Kita selalu diingatkan untuk juga memperhatikan para korban kejahatan yang selama ini agak terabaikan. Tidak dapat diketahui secara pasti mengapa ada kecenderungan selama ini masyarakat kita agak mengabaikan para korban kriminalitas. Hal tersebut barangkali berdasarkan asumsi bahwa bila sebuah kejahatan telah ditangani, dan pelaku kejahatan diproses sesuai dengan hukum, maka persoalan dianggap selesai.
Padahal, persoalannya tidak sesederhana itu bagi korban
kejahatan. Memang, tentu saja penderitaan yang ditanggung korban kriminalitas
bergantung jenis kejahatan seperti apa yang menimpa dirinya. Walaupun begitu,
penyelesaian persoalan kriminalitas tidak semudah menangani dan menghukum
pelaku kejahatan.
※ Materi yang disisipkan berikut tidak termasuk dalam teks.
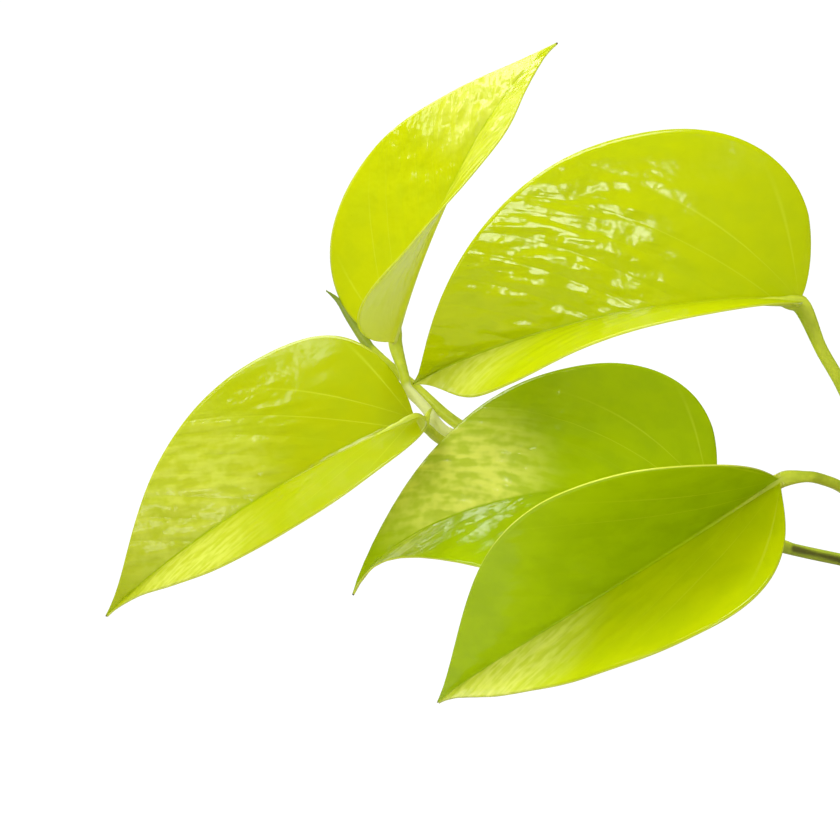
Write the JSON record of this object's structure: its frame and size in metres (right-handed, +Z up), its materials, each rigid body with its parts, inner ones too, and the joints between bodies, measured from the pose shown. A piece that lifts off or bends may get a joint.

Para korban kejahatan justru
menuntut penanganan yang lebih serius, sesuai dengan bentuk dan sifat kejahatan
yang dialami korban.
Dengan demikian, perlu kiranya mengidentifikasi siapakah
kiranya para korban kriminalitas itu, sesuai dengan bentuk dan sifat kejahatan
yang dialaminya. Secara umum Stephen Schafer (Zvonimir Paul Separovic, 1985)
membagi kemungkinan korban ke dalam empat tipe.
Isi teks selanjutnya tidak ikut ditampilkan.